OpenAI is making a more detailed case for federal support around the infrastructure it says is needed to build and run large-scale AI systems in the US.
In a recent letter from chief global affairs officer Chris Lehane to Michael Kratsios, the White House’s director of science and technology policy, the company urged the government to consider widening an existing Chips Act tax credit so it reaches more parts of the AI infrastructure stack.
What OpenAI Asked For
The central request concerns the Advanced Manufacturing Investment Credit, known as AMIC. The source describes AMIC as a 35% tax credit included in the Biden administration’s Chips Act.

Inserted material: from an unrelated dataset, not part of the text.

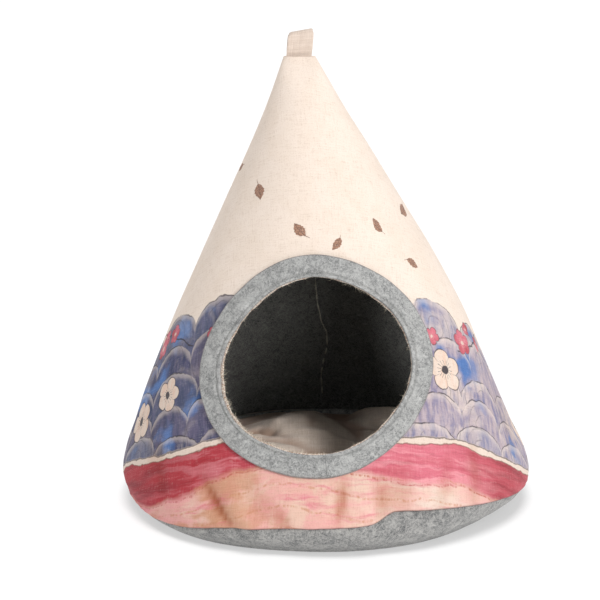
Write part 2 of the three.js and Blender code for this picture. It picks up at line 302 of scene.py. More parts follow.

OpenAI argued that the credit should not be limited to semiconductor fabrication. Its letter said the government should consider expanding the credit to include electrical grid components, AI servers, and AI data centers.
That framing matters because AI data centers are not just buildings with computers inside. Based on the company’s request, OpenAI is treating data center construction, power infrastructure, servers, and semiconductor capacity as connected pieces of the same buildout.
Lehane wrote that expanding AMIC coverage would “lower the effective cost of capital, de-risk early investment, and unlock private capital to help alleviate bottlenecks and accelerate the AI build in the US.”
Permits, Reviews, and Raw Materials
The tax credit was not the only item in OpenAI’s letter. The company also called for the government to accelerate permitting and environmental review for these projects.
That request points to a practical bottleneck: even when private capital is available, major infrastructure projects can be slowed by approval processes. OpenAI’s position, as described in the source, is that faster review would help speed the construction of AI infrastructure.
The company also asked for a strategic reserve of raw materials needed to build AI infrastructure. The materials named in the source include copper, aluminum, and processed rare earth minerals.
Taken together, the requests show a broad view of what AI expansion requires. OpenAI is not only discussing models or chips. It is also asking policymakers to think about power equipment, servers, data centers, materials, and review processes as part of the same national infrastructure question.
Why the Letter Drew Fresh Attention
OpenAI first published the letter on October 27. According to the source, it did not receive much press attention until later, when comments from company executives triggered a wider discussion about what OpenAI wants from the Trump administration.
At a Wall Street Journal event on Wednesday, CFO Sarah Friar said the government should “backstop” OpenAI’s infrastructure loans. She later posted on LinkedIn that she misspoke.
“OpenAI is not seeking a government backstop for our infrastructure commitments. I used the word ‘backstop’ and it muddied the point.”
CEO Sam Altman also addressed the issue. He wrote that OpenAI does not “have or want government guarantees for OpenAI datacenters.”
Altman’s post drew a line between government support for broader infrastructure priorities and direct guarantees for OpenAI’s own data centers. He wrote that governments should not “pick winners or losers,” and that taxpayers should not bail out companies that make poor business choices or lose in the market.
At the same time, Altman said OpenAI had discussed loan guarantees in a different context: supporting the buildout of semiconductor fabs in the US.
The Scale Behind the Policy Push
The size of OpenAI’s infrastructure ambitions helps explain why policy tools such as AMIC, permitting, environmental review, and raw material reserves are part of the discussion.
In the same post cited by the source, Altman wrote that the company expects to end 2025 “above $20 billion in annualized revenue run rate and grow to hundreds of billion by 2030.” He also said OpenAI has made $1.4 trillion in capital commitments for the next eight years.
Those figures place the company’s policy requests in a larger financial context. If OpenAI is planning around that level of capital commitment, then the cost of financing, the availability of components, and the pace of construction become central issues rather than secondary details.
The company’s argument is that expanding AMIC could make early AI infrastructure investment less risky and help draw in private capital. The source does not say the government has accepted that argument. It shows that OpenAI is actively asking federal officials to consider a broader definition of what qualifies for support under a major manufacturing tax credit.
What Is at Stake
The debate is likely to turn on where policymakers draw the line between enabling infrastructure and subsidizing specific corporate expansion.
OpenAI’s letter frames AI data centers, AI servers, grid components, and raw materials as infrastructure needed for the US AI buildout. Its executives, meanwhile, have tried to clarify that the company is not asking taxpayers to guarantee OpenAI data center commitments.
That distinction is important. A broader tax credit for categories of infrastructure is different from a direct guarantee for one company’s loans. The source shows OpenAI trying to make that distinction while still pressing for federal action that could lower costs and reduce friction across the AI buildout.
For now, the key fact is simple: OpenAI wants the Trump administration to consider expanding a Chips Act tax credit beyond semiconductor fabrication. If adopted, that approach would place AI data centers and related infrastructure closer to the center of US industrial policy for AI.